Jackson, 67, and Gallo, 88, are well matched; both are stubborn and litigious. Jackson once sued his winemaker to keep him from divulging "trade secrets," and Gallo sued his own brother to prevent him from using the family name on a line of cheeses. "It's rare that you have the right combination of ego, money and enough at stake so that neither side is willing to compromise," says San Francisco trademark expert Melville Owen. "I don't think we'll see this kind of case again for 10 or 20 years."
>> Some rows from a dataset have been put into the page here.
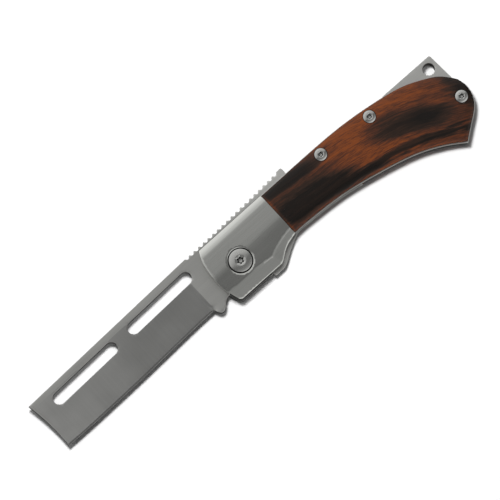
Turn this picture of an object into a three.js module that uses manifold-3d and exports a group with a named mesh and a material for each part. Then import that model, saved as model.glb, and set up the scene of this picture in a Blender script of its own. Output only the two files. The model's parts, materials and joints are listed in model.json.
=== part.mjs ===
// A folding straight razor, shown open and locked.
// A square-ended blade turns on a pivot between two steel liners. Each liner carries a steel
// bolster round the pivot and a wooden scale behind it. A sprung tongue of the rear liner, the
// lock bar, stands behind the tang and keeps the blade open.
//
// Millimetres. The origin is on the pivot axis in the plane of the rear face. +X runs to the
// butt, +Y to the spine, +Z out of the front face. The open blade points to -X, its edge to -Y.

import * as THREE from 'three';
import { mergeVertices } from 'three/addons/utils/BufferGeometryUtils.js';
import Module from 'manifold-3d';

const wasm = await Module();
wasm.setup();

// ---- Driving dimensions ----

// Layers, from the rear face to the front face
const scaleThickness = 3.0;
const linerThickness = 1.2;
const washerThickness = 0.25;
const bladeThickness = 3.0;
const seatGap = 0.02; // between two faces that lie on each other

// Handle
const handleReach = 107.5; // pivot to the butt
const bolsterReach = 22.2; // pivot to the joint between bolster and scale
const bolsterFront = 12.0; // pivot to the foremost point of the bolster
const spineHeight = 13.3; // pivot up to the handle's back
const bellyDepth = 11.0; // pivot down to the lower edge of the bolster
const gripDepth = 6.3; // pivot down to the belly just behind the bolster
const heelDepth = 25.1; // pivot down to the point at the lower corner of the butt
const thumbCutStart = 10.8; // where the lower edge turns up for the thumb
const scaleInset = 0.2; // how far the wood stays inside the edge of its liner
const scaleRound = 1.3; // rounding of the wood's outer edge
const bolsterGap = 0.05; // joint between bolster and scale
const bolsterBevel = 1.1; // how far the bolster's long bevels fall
const bolsterBevelWidth = 3.6;

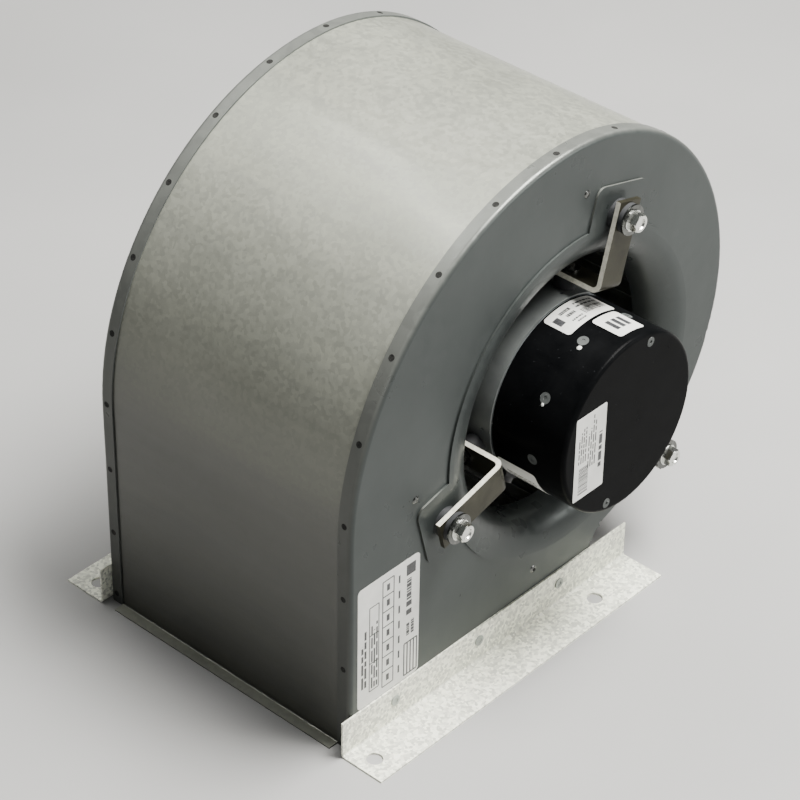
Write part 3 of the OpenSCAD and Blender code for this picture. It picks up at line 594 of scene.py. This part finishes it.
def rim_point(distance):
    """A point of the scroll's outline and the direction outwards, as (y, z) pairs.

    The distance runs up the flat front and then along the arcs over the top and down the back.
    """
    front = Vector((FRONT_Y + ARC_FRONT_R, TOP_Z - ARC_FRONT_R))
    top = Vector((front.x, TOP_Z - ARC_TOP_R))
    back = Vector((top.x + ARC_TOP_R - ARC_BACK_R, top.y))
    if distance < front.y:
        return Vector((FRONT_Y, distance)), Vector((-1, 0))
    distance -= front.y
    arcs = ((front, ARC_FRONT_R, 180), (top, ARC_TOP_R, 90), (back, ARC_BACK_R, 0))
    for centre, radius, start in arcs:
        turn = math.degrees(distance / radius)
        if turn <= 90 or centre is back:
            a = math.radians(start - turn)
            out = Vector((math.cos(a), math.sin(a)))
            return centre + radius * out, out
        distance -= radius * math.pi / 2


def rim_clinches(name, side, first, pitch, count):
    """Small punched pits with a raised burr, in a row along a rim: each pit is a low disc painted near-black
    as painted shade.
    """
    pit_r = 2.0 * MM
    across_rim = 0.35
    profile = [
        (1.3 * pit_r, -0.05 * MM), (1.2 * pit_r, 0.10 * MM), (1.1 * pit_r, 0.14 * MM),
        (0.95 * pit_r, 0.06 * MM), (0.6 * pit_r, 0.03 * MM), (0, 0.02 * MM),
    ]
    x = side * (PLATE_X - RIM_BEND_R - across_rim * (RIM_W - RIM_BEND_R))
    bm = bmesh.new()
    for k in range(count):
        point, out = rim_point(first + k * pitch)
        place = frame_at(Vector((x, point.x, point.y)), Vector((0, out.x, out.y)), Vector((1, 0, 0)))
        add_turned(bm, profile, place)
    new_piece(name, bm, PIT_SHADE)


# ---------- side plate dimples ----------

def plate_dimples():
    """Small round witness marks beside two of the arms."""
    profile = [
        (3.2 * MM, -0.1 * MM), (2.8 * MM, 0.5 * MM), (2.0 * MM, 0.9 * MM), (1.0 * MM, 1.05 * MM),
        (0, 1.1 * MM),
    ]
    reach, aside = 172 * MM, 42.5 * MM
    bm = bmesh.new()
    for angle, sign in ((TOP_ARM, 1), (FRONT_ARM, -1)):
        centre = polar(angle, reach, PLATE_X) + sign * aside * tangent(angle)
        add_turned(bm, profile, frame_at(centre, Vector((1, 0, 0)), Vector((0, 1, 0))), 20)
    new_piece("plate_dimples", bm, WASHER)


# ---------- fastener details ----------

def hexagon(angle, apothem, cap):
    """Radius of a hexagon with a corner at angle 0, cut off by a round cap."""
    return min(apothem / math.cos(angle % (math.pi / 3) - math.pi / 6), cap)


def add_hex_head(bm, matrix):
    """Adds a hexagon head with a round chamfer and a dished top, along a matrix's Z axis."""
    apothem, top, steps = 6.65 * MM, 8.0 * MM, 24
    shoulder = top - 1.1 * MM
    uncut = 2 * apothem
    outline = [
        (0.3 * MM, uncut), (shoulder, uncut), (top, 1.01 * apothem), (top, 0.66 * apothem),
        (shoulder, 0.58 * apothem),
    ]
    rings = []
    for height, cap in outline:
        radii = [hexagon(2 * math.pi * i / steps, apothem, cap) for i in range(steps)]
        rings.append(add_ring(bm, matrix, radii, height))
    join_rings(bm, rings)
    bm.faces.new(rings[0])
    bm.faces.new(rings[-1])


def arm_bolt_heads():
    """Flanged hexagon heads over the plain heads of the arm bolts."""
    flange = [(0, 0), (8.9 * MM, 0), (8.9 * MM, 0.7 * MM), (8.4 * MM, 1.1 * MM), (0, 1.2 * MM)]
    bm = bmesh.new()
    for angle in (TOP_ARM, FRONT_ARM, BACK_ARM):
        place = frame_at(polar(angle, ARM_BOLT_R, BOLT_SEAT), Vector((1, 0, 0)), tangent(angle))
        add_turned(bm, flange, place, 32)
        add_hex_head(bm, place)
    new_piece("arm_bolt_heads", bm, ZINC, smooth=False)


def rivet_centres():
    """The sunk centres of the blind rivets in the side plates, painted near-black as the painted shade of
    their holes.
    """
    profile = [
        (1.5 * MM, -0.4 * MM), (1.5 * MM, 0.10 * MM), (1.25 * MM, 0.16 * MM), (1.05 * MM, 0.02 * MM), (0, 0),
    ]
    middle = (RIVET_LOW + RIVET_HIGH) / 2
    bm = bmesh.new()
    for x, side in ((RIVET_HIGH.x, 1), (RIVET_LOW.x, -1)):
        centre = Vector((x, middle.y, middle.z))
        add_turned(bm, profile, frame_at(centre, Vector((side, 0, 0)), Vector((0, 1, 0))), 20)
    new_piece("rivet_centres", bm, PIT_SHADE)


# ---------- labels ----------

def label(name, place, u_range, v_range, corner, steps=(24, 8)):
    """A blank label with round corners."""
    bm = bmesh.new()
    add_patch(bm, place, u_range, v_range, corner, steps, FILM_T)
    new_piece(name, bm, FILM, smooth=False)


def print_bars(name, place, bars):
    """Printed bars on a label: each is (u0, u1, v0, v1)."""
    def on_film(u, v, h):
        return place(u, v, h + FILM_T + INK_LIFT)

    bm = bmesh.new()
    for u0, u1, v0, v1 in bars:
        add_patch(bm, on_film, (u0, u1), (v0, v1), 0.0, BAR_STEPS, INK_T)
    new_piece(name, bm, INK, smooth=False)


def line_bars(rng, u_range, v_range, rows, weight):
    """Rows of short bars along u, stacked along v, as plain stand-ins for printed lines."""
    (u0, u1), (v0, v1) = u_range, v_range
    span = u1 - u0
    shortest_row = 0.62 * span
    shortest_bar, longest_bar, gap = 0.06 * span, 0.2 * span, 0.03 * span
    pitch = (v1 - v0) / rows
    half = weight * pitch / 2
    bars = []
    for row in range(rows):
        v = v0 + (row + 0.5) * pitch
        u = u0
        end = u0 + rng.uniform(shortest_row, span)
        while u < end:
            length = rng.uniform(shortest_bar, longest_bar)
            bars.append((u, min(u + length, end), v - half, v + half))
            u += length + gap * rng.uniform(1, 1.35)
    return bars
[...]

Although Gallo didn't testify at the trial, Jackson did, and he lived up to his combative reputation. Asked why he didn't just pick up the phone and ask Gallo to change his design, he said it would have been "useless" to try. "Frankly, given his reputation, I didn't trust whatever he'd answer anyway." Jackson's flamboyant attorney, Fred Furth, a towering figure who strolled the courtroom corridors chewing on an unlit cigar the size of a flashlight, constantly jabbed at Gallo's "jug wine" reputation and drew a rebuke from the judge when he derided Gallo as the company whose wines "fry people's brains." Furth is in the business too: he owns the widely acclaimed Chalk Hill Winery.

The case is a toss-up. Me-too marketing happens in nearly every product category--think "ice" beer and "lite" everything. But there is a point when imitation becomes more than flattery. If Gallo is found guilty, it could be forced to redesign its Turning Leaf packaging and turn over millions in profits to Kendall-Jackson.

Jackson says a liable verdict "would be a step toward eliminating illegal activity in the industry, and there's a lot of it." But if he loses, he vows defiantly, "We'll appeal." In the meantime, read those labels carefully.